Vaccini a mRNA (Pfizer e Moderna), perché non fermano il contagio
I vaccinati contro il Covid-19 presentano anticorpi neutralizzanti anti-Spike nel sangue ma non nella saliva.
In particolare l’indagine si è concentrata sulla risposta immunitaria mucosale evocata dalla vaccinazione anti Covid-19 con Pfizer-BioNTech, quella basata sulla tecnologia mRNA.
Lo studio, a cui ha attivamente partecipato il personale infermieristico, ha riguardato 60 operatori sanitari dell’azienda ospedaliera varesina che hanno ricevuto due dosi di vaccino fra il 30 dicembre 2020 e il 20 gennaio 2021.
A loro sono stati prelevati sangue e saliva il giorno della vaccinazione, due settimane dopo la prima dose e due settimane dopo la seconda. Così si è scoperto che “dopo il completamento del primo ciclo di due dosi di vaccino – spiegano dall’università dell’Insubria -, tutti i soggetti immunizzati presentano anticorpi neutralizzanti anti-Spike nel sangue ma non nella saliva.
Nella quale sviluppano anticorpi neutralizzanti solo gli individui precedentemente esposti all’infezione naturale e le cui mucose orali sono state a contatto con gli antigeni virali.

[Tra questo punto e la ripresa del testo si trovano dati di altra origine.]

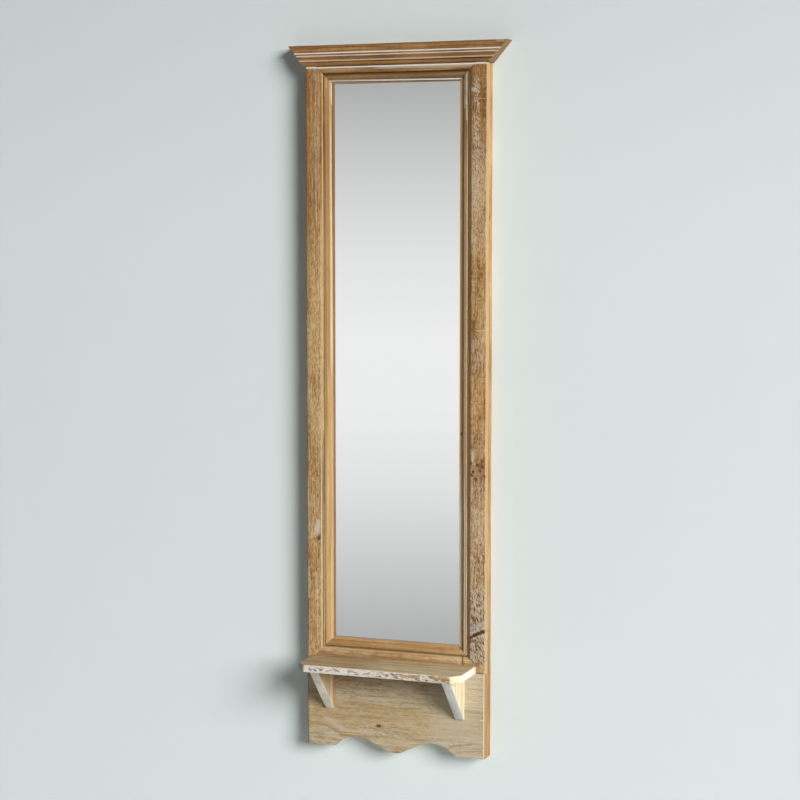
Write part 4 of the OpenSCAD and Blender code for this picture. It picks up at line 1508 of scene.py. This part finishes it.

Efficaci contro la malattia severa, meno performanti contro la trasmissione
Questi dati spiegano almeno in parte perché la vaccinazione a mRNA sia efficace e protettiva contro la malattia severa. Ma meno performante nel blocco dell’infezione e quindi della circolazione del virus tra i soggetti vaccinati”.
“Oggi il riacutizzarsi della pandemia – spiegano Greta Forlani, che ha condotto e coordinato il disegno sperimentale dello studio e il patologo orale e ricercatore odontoiatra Lorenzo Azzi, che ha coordinato lo studio con Daniela Dalla Gasperina – fa emergere sempre con maggiore urgenza la necessità di indurre un’immunità sterilizzante per bloccare la diffusione del virus.
A nostro parere per raggiungere questo obiettivo occorre rafforzare le difese immunitarie a livello delle vie aeree, sviluppando ad esempio preparazioni vaccinali somministrate nel cavo orale o nelle vie nasali, che rappresentano la prima barriera all’ingresso del virus nell’organismo”.
“Sulla base delle evidenze sperimentali ottenute da questo primo studio – hanno aggiunto, stiamo valutando l’andamento della risposta immunitaria umorale nel siero e nelle mucose negli stessi soggetti a circa sei mesi dal termine del ciclo vaccinale e dopo il terzo boost antigenico”.
L’analisi statistica dello studio è stata condotta da Marco Ferrario, Francesco Gianfagna e Giovanni Veronesi, afferenti al Centro di ricerca in Epidemiologia e medicina preventiva (Epimed) dell’Università dell’Insubria.